DATASET SECTION:
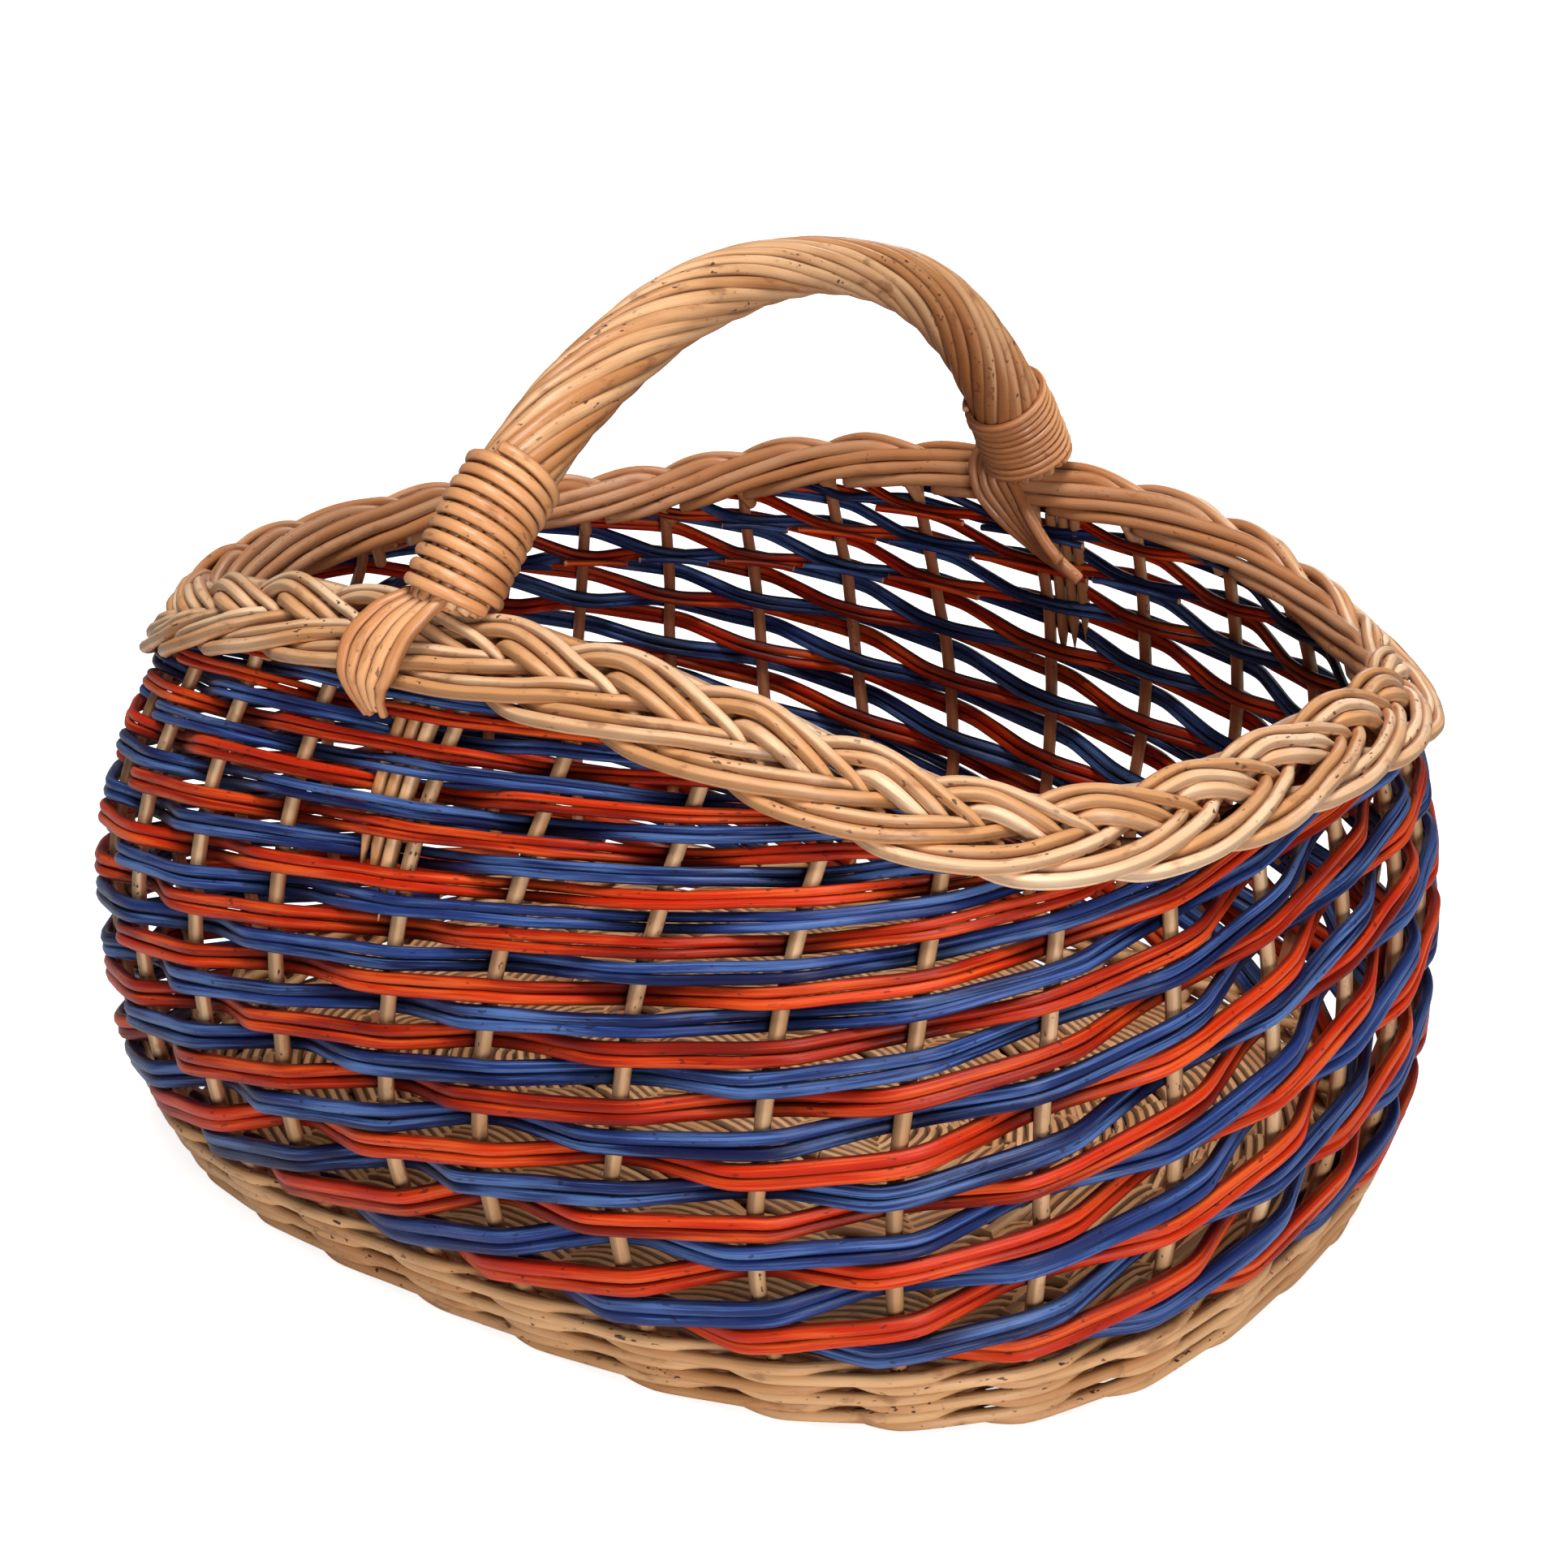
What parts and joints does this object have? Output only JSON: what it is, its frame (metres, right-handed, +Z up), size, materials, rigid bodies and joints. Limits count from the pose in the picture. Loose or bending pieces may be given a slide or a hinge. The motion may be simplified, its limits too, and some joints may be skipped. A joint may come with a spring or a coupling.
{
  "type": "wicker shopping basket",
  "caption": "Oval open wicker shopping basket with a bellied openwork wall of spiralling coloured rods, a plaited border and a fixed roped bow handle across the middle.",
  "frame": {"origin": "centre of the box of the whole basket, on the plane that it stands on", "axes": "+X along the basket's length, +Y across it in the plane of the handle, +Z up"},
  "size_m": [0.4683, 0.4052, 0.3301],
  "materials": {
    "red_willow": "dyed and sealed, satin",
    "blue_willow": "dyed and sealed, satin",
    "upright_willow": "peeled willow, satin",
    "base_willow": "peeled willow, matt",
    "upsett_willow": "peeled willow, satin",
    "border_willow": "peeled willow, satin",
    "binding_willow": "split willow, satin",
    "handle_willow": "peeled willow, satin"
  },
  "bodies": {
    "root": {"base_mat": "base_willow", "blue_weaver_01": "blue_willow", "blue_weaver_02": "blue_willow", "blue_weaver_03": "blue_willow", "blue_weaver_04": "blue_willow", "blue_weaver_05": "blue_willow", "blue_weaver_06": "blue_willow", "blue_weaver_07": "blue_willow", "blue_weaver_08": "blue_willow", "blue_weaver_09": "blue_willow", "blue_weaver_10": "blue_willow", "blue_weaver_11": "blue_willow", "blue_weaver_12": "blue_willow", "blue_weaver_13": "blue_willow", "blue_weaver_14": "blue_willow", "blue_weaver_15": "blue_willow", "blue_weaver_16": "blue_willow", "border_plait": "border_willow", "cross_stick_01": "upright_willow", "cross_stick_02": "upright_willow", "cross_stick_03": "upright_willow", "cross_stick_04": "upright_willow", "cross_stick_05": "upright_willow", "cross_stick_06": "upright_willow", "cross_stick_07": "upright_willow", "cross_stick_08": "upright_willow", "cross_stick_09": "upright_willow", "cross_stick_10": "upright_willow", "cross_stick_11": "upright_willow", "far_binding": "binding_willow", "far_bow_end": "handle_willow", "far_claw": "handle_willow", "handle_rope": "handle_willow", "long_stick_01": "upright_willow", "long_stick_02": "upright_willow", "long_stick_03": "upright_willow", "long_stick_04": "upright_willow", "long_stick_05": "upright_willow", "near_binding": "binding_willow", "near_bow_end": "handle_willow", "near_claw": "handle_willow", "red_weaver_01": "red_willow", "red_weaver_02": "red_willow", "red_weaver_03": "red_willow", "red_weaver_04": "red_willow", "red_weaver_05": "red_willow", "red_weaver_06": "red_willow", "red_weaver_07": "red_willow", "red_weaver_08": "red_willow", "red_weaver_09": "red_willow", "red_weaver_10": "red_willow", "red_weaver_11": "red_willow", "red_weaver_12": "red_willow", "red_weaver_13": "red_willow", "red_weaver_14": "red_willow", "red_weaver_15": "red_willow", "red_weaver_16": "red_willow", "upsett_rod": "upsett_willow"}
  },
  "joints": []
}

EXERCISE PROMPT: Every line above should be written out again exactly as it stands.

TASK OUTPUT:
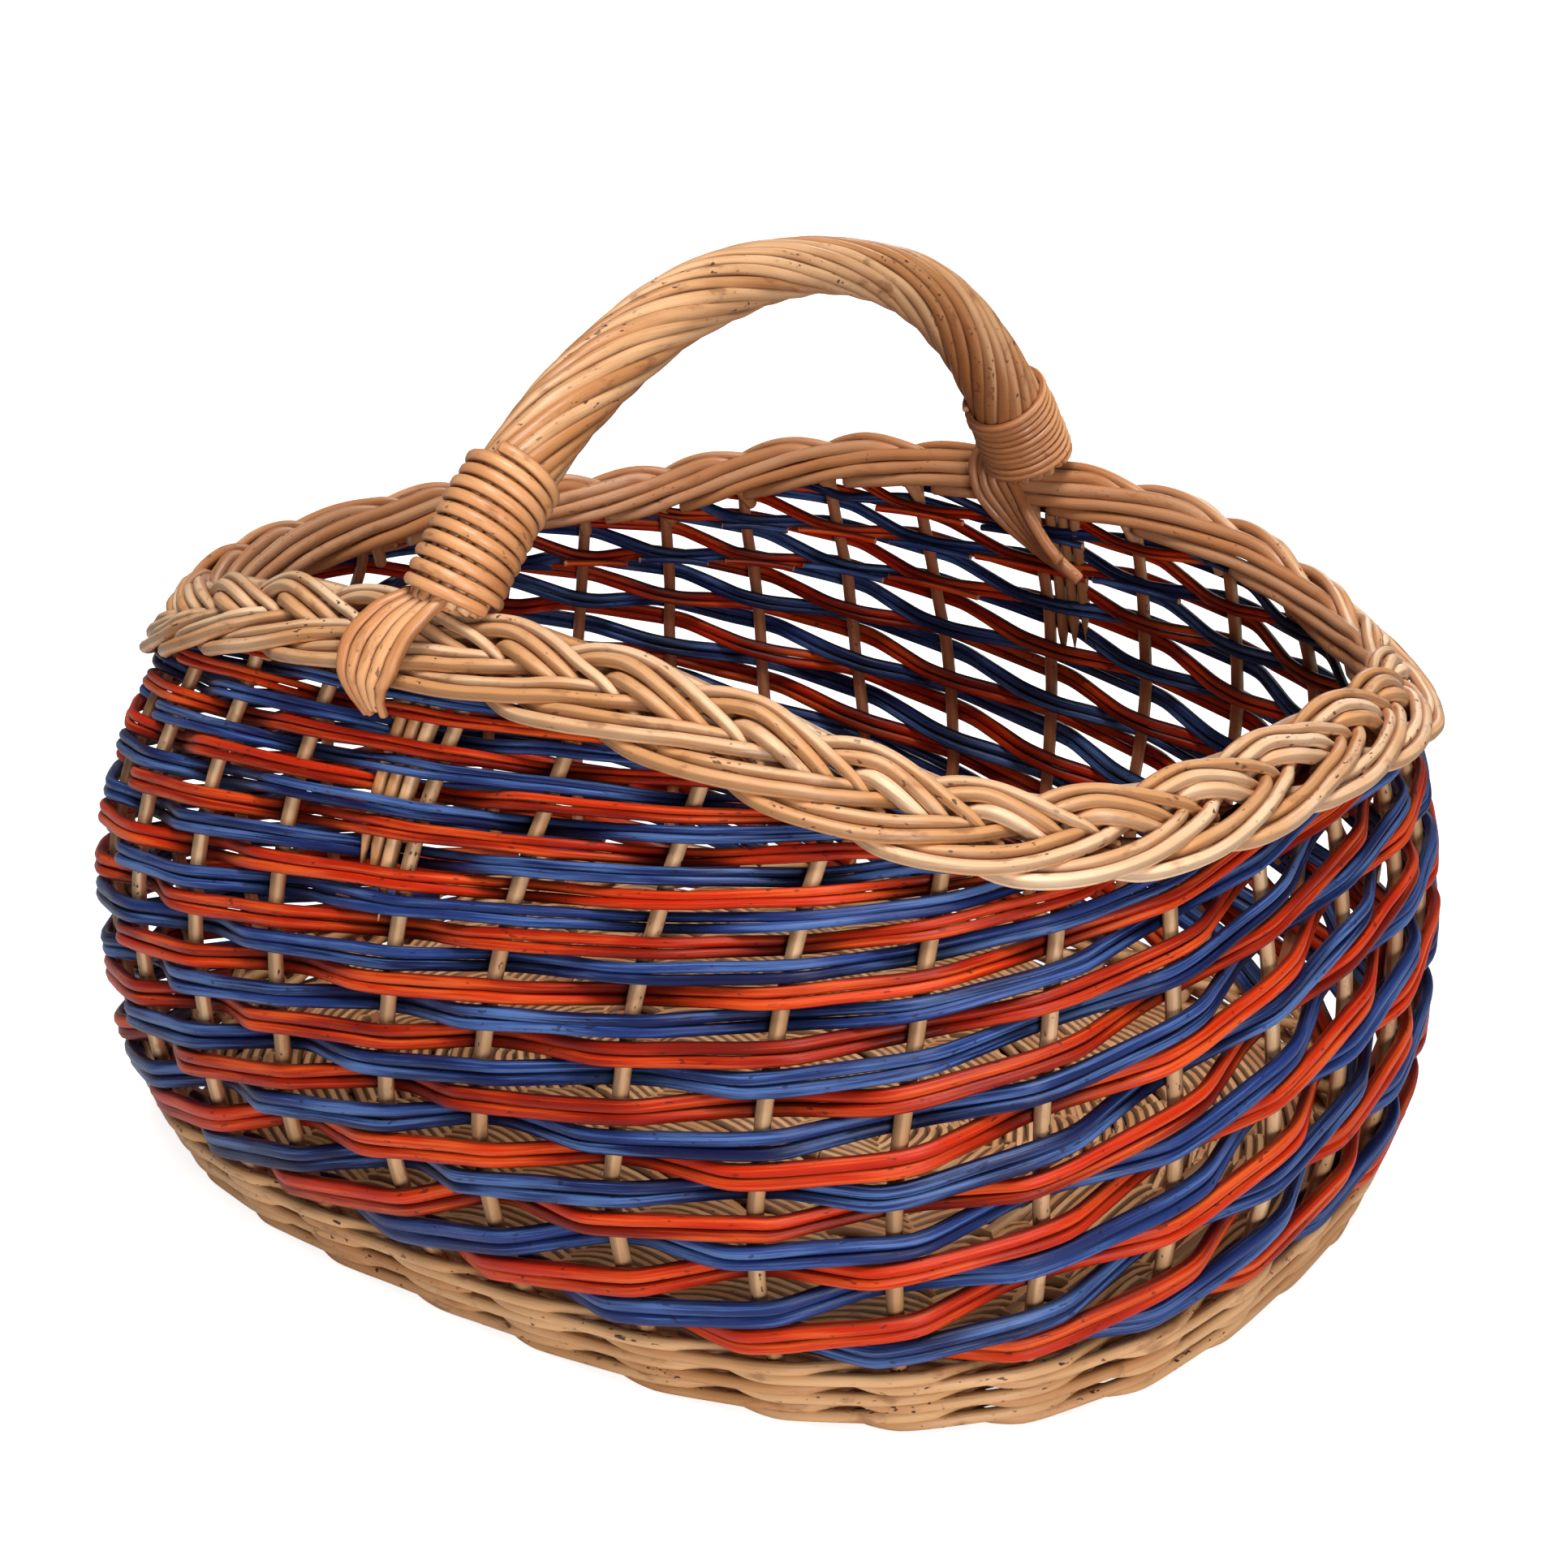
What parts and joints does this object have? Output only JSON: what it is, its frame (metres, right-handed, +Z up), size, materials, rigid bodies and joints. Limits count from the pose in the picture. Loose or bending pieces may be given a slide or a hinge. The motion may be simplified, its limits too, and some joints may be skipped. A joint may come with a spring or a coupling.
{
  "type": "wicker shopping basket",
  "caption": "Oval open wicker shopping basket with a bellied openwork wall of spiralling coloured rods, a plaited border and a fixed roped bow handle across the middle.",
  "frame": {"origin": "centre of the box of the whole basket, on the plane that it stands on", "axes": "+X along the basket's length, +Y across it in the plane of the handle, +Z up"},
  "size_m": [0.4683, 0.4052, 0.3301],
  "materials": {
    "red_willow": "dyed and sealed, satin",
    "blue_willow": "dyed and sealed, satin",
    "upright_willow": "peeled willow, satin",
    "base_willow": "peeled willow, matt",
    "upsett_willow": "peeled willow, satin",
    "border_willow": "peeled willow, satin",
    "binding_willow": "split willow, satin",
    "handle_willow": "peeled willow, satin"
  },
  "bodies": {
    "root": {"base_mat": "base_willow", "blue_weaver_01": "blue_willow", "blue_weaver_02": "blue_willow", "blue_weaver_03": "blue_willow", "blue_weaver_04": "blue_willow", "blue_weaver_05": "blue_willow", "blue_weaver_06": "blue_willow", "blue_weaver_07": "blue_willow", "blue_weaver_08": "blue_willow", "blue_weaver_09": "blue_willow", "blue_weaver_10": "blue_willow", "blue_weaver_11": "blue_willow", "blue_weaver_12": "blue_willow", "blue_weaver_13": "blue_willow", "blue_weaver_14": "blue_willow", "blue_weaver_15": "blue_willow", "blue_weaver_16": "blue_willow", "border_plait": "border_willow", "cross_stick_01": "upright_willow", "cross_stick_02": "upright_willow", "cross_stick_03": "upright_willow", "cross_stick_04": "upright_willow", "cross_stick_05": "upright_willow", "cross_stick_06": "upright_willow", "cross_stick_07": "upright_willow", "cross_stick_08": "upright_willow", "cross_stick_09": "upright_willow", "cross_stick_10": "upright_willow", "cross_stick_11": "upright_willow", "far_binding": "binding_willow", "far_bow_end": "handle_willow", "far_claw": "handle_willow", "handle_rope": "handle_willow", "long_stick_01": "upright_willow", "long_stick_02": "upright_willow", "long_stick_03": "upright_willow", "long_stick_04": "upright_willow", "long_stick_05": "upright_willow", "near_binding": "binding_willow", "near_bow_end": "handle_willow", "near_claw": "handle_willow", "red_weaver_01": "red_willow", "red_weaver_02": "red_willow", "red_weaver_03": "red_willow", "red_weaver_04": "red_willow", "red_weaver_05": "red_willow", "red_weaver_06": "red_willow", "red_weaver_07": "red_willow", "red_weaver_08": "red_willow", "red_weaver_09": "red_willow", "red_weaver_10": "red_willow", "red_weaver_11": "red_willow", "red_weaver_12": "red_willow", "red_weaver_13": "red_willow", "red_weaver_14": "red_willow", "red_weaver_15": "red_willow", "red_weaver_16": "red_willow", "upsett_rod": "upsett_willow"}
  },
  "joints": []
}